Maintain NEUTRAL, and a new MYR1.66 TP, from MYR3.82, with expected total return of 13%. 1QFY19 PATAMI met, at 19% of our full year forecast. The lower TP is from changes to our SOP valuation to reflect the construction industry's domestic operating landscape shift. This raises the question of earnings sustainability for the sector. We lower FY19F-20F earnings 1-4% on housekeeping. We see LRT3 PDP fee recognition (booked under a 50% JV) picking up. On the continuous effort to diversify earnings base, GKent is working to expand metering and water-related investments, organically (in the process of commercialising smart meters), and via M&As. Strong MYR5.3bn orderbook could keep its engineering segment busy for 3-5 years.

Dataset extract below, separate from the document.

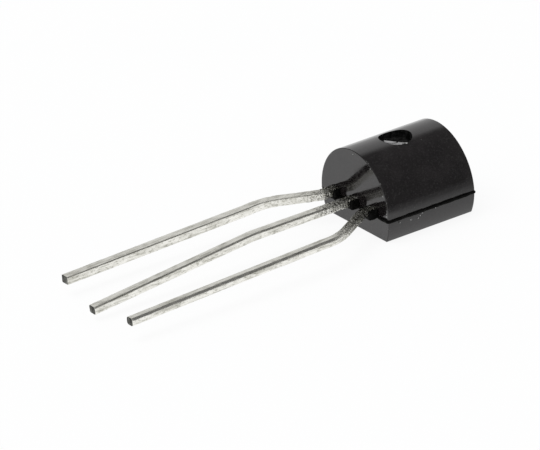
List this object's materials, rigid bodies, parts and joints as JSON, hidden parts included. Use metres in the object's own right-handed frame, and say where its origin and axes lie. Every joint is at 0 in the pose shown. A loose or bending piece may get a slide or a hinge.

1QFY19 (Jan) revenue fell 23% YoY and 42% QoQ, as both engineering (-23% YoY and -48% QoQ to MYR73m) and metering (-22% YoY and -26% QoQ to MYR27m) segment chalked in lower revenue. The decline in engineering was from the completion of fewer projects in 2017, and 50% share contribution in Light Rail Transit 3 (LRT3) project delivery partner (PDP) role recognised under the JV line. PATAMI was +16% YoY to MYR21.5m, as the JV contributed PBT of MYR9.2m (1Q18: MYR1.7m, 4Q18: MYR7.9m). Yet, on sequential basis, it declined nearly 59%, primarily from lumpy recognition in 4Q18. No dividend was declared. Its balance sheet was healthy, with a net cash of MYR362m.
Adapting to the new environment. The engineering segment's activities for the next 3-5 years are anchored by its MYR5.3bn orderboook. The key question remains on earnings sustainability. The orderbook replenishment prospect could remain soft in view of the construction sector's current state, particularly rail-related projects. Balancing this is a continuous effort to further expand its metering business (working to commercialise smart metering products), organically and via M&A. Also, George Kent intends to grow recurring income in water-related investments. Pending more concrete development, we keep our growth forecast for this segment. We expect PATAMI to grow at an organic rate of 3-5%.
Maintain NEUTRAL. We revised our SOP valuation to arrive at a new MYR1.66 TP, with a 10x P/E for its metering segment FY19F PATAMI of MYR23m, switching from P/E to NPV at a discount rate of 13% for its engineering segment and adding the latest net cash of MYR362m. Our call is premised on the expectation that risk in the sector remains high in the nearterm. Our forecasts and valuation are built on the assumption that all existing engineering contracts and respective terms would remain unchanged.